The rise of Islamic State in 2013 caught the U.S. administration off guard. Mr. Assad found in it a better opening to position himself as a partner in a fight against terror consuming the region, and rippling to the West.

By 2014, when the U.S. expanded airstrikes against the militants from Iraq to Syria, State Department officials were making phone calls to their counterparts at the Syrian foreign ministry to make sure Damascus steered clear of U.S. jets in Syrian skies, U.S. officials and others familiar the communications said.

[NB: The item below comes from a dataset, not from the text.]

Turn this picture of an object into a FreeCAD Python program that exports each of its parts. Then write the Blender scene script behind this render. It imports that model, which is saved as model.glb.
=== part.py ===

Today, when Washington wants to notify Damascus where it is deploying U.S.-trained Syrian fighters to battle Islamic State so the fighters aren’t mistaken for rebels, Samantha Power, the U.S. envoy to the U.N., dispatches a deputy to talk to the Syrian envoy, Bashar Jaafari, these people said.

The White House says the notifications are not collaboration with the regime. But Mr. Assad has used them to his advantage.

“The regime was re-legitimized,” said Ibrahim Hamidi, a Syrian journalist who until 2013 ran the Damascus bureau for Al Hayat, a major pan-Arab newspaper. “Any communication with the U.S.—even the perception of it—gives them the upper hand.”

This spring, a former senior White House official, Steve Simon, met Mr. Assad in Damascus in a visit initiated and arranged by Mr. Ahmad.

Mr. Simon, who left the White House in 2014, had met Mr. Ahmad at least twice before the Damascus trip, which he portrayed to former colleagues and others as an individual initiative, not made on behalf of the government, according to several people familiar with the meetings.

Mr. Simon portrayed the trip to his former colleagues and others as an individual initiative, made in no formal administration capacity, in response to an invitation by Damascus, those familiar with the meetings said.

He notified former colleagues at the White House and State Department officials of his plans to meet the Syrian leader, these people said. He met former colleagues from the National Security Council, including senior director Robert Malley, before and after his meeting with Mr. Assad.

Mr. Simon outlined steps the regime could immediately take to generate goodwill with the international community: stop dropping barrel bombs; do more to fight Islamic State rather than antigovernment rebels; and cooperate with a United Nations-led effort for local cease-fires.

Mr. Assad responded with familiar talking points, focusing on his fight against terrorism. He showed some openness to local cease-fires on the government’s terms, two people familiar with the meeting said.

In the months that followed, a debate within the White House emerged on whether to redouble U.S. opposition to Mr. Assad or prioritize the Islamic State fight at the expense of the mission to go after the regime.